Maybe the time has come for the British to bow out of Britain. We've been heading slowly down that path for some time, after all. No one thanks you any more for producing a good old-fashioned Sunday lunch consisting of roast beef and Yorkshire pudding followed by apple crumble and custard. They'd rather have Thai-style chicken on a bed of puy lentils or some other disgusting fusion gloop they've seen tortured on television by the latest Australian celebrity chef.

And whatever happened to fish-and-chip shops? Last time I went to a takeaway and asked for cod and chips, the man in the unspeakably filthy apron behind the counter stared at me as incomprehensibly as if I'd asked for a lap-dancing mermaid. All he had was kebab, curry or deep-fried pizza. British cars are becoming as rare as corncrakes and there hasn't been a decent British film since The Full Monty. Curiously, the only time we seem to want to embrace British culture is when we're abroad. The first thing we head for in Crete or the Costa del Sol is a pub called the Admiral Nelson or the Rat and Carrot full of themed hooligans from Coventry drinking lager.
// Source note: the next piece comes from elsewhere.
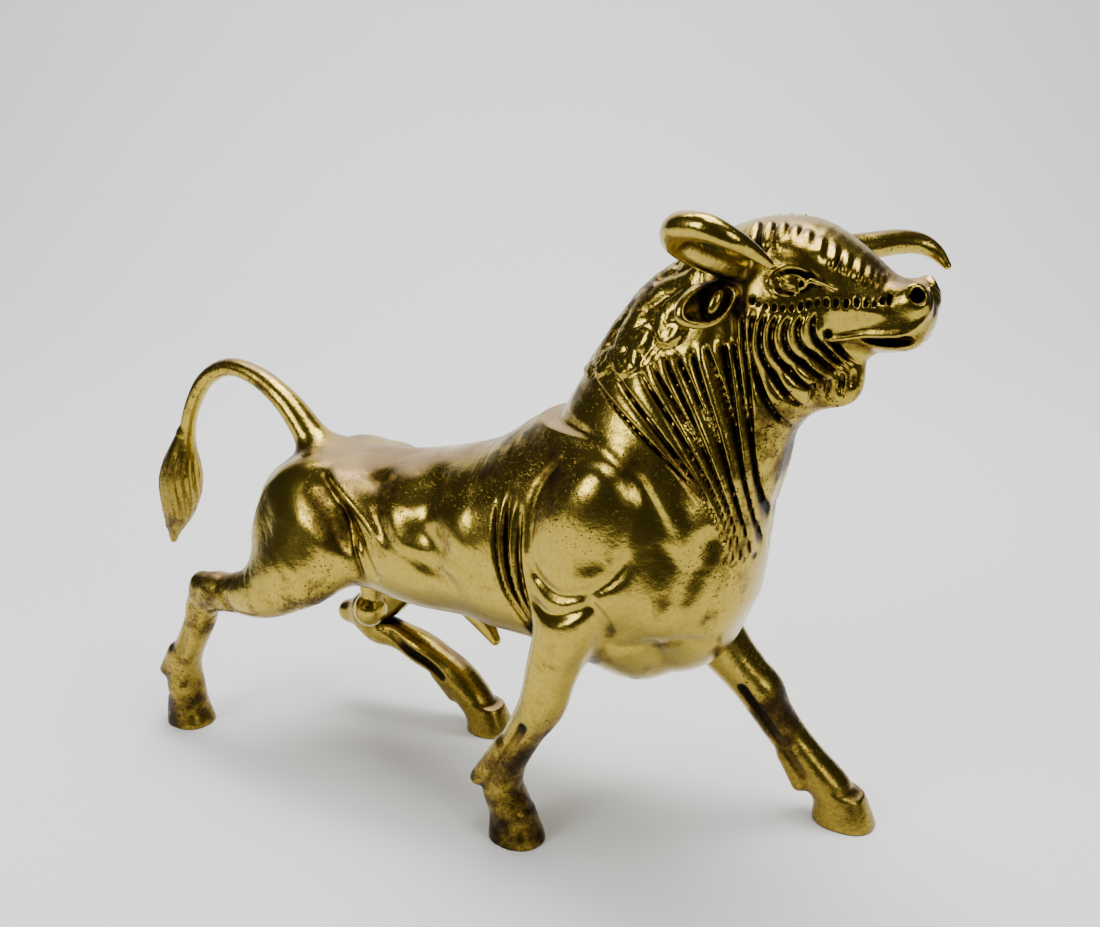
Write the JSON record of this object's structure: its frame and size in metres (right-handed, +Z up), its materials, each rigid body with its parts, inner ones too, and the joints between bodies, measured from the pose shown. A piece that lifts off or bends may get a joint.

The advantage of handing Britain over to the foreigners would be that, apart from mending it efficiently - all those broken escalators and roadworks would disappear overnight - they would restore its Britishness as only people who have adopted a new country can. If you want to hear Land of Hope and Glory or Gleensleeves, listen to Desert Island Discs when Sue Lawley is talking to an Indian film director or a Chinese artist. If foreign students are heading this way the obvious answer is for us to do the same. I cherish the year I spent at the University of Colorado. What was I studying? Beowulf, of course.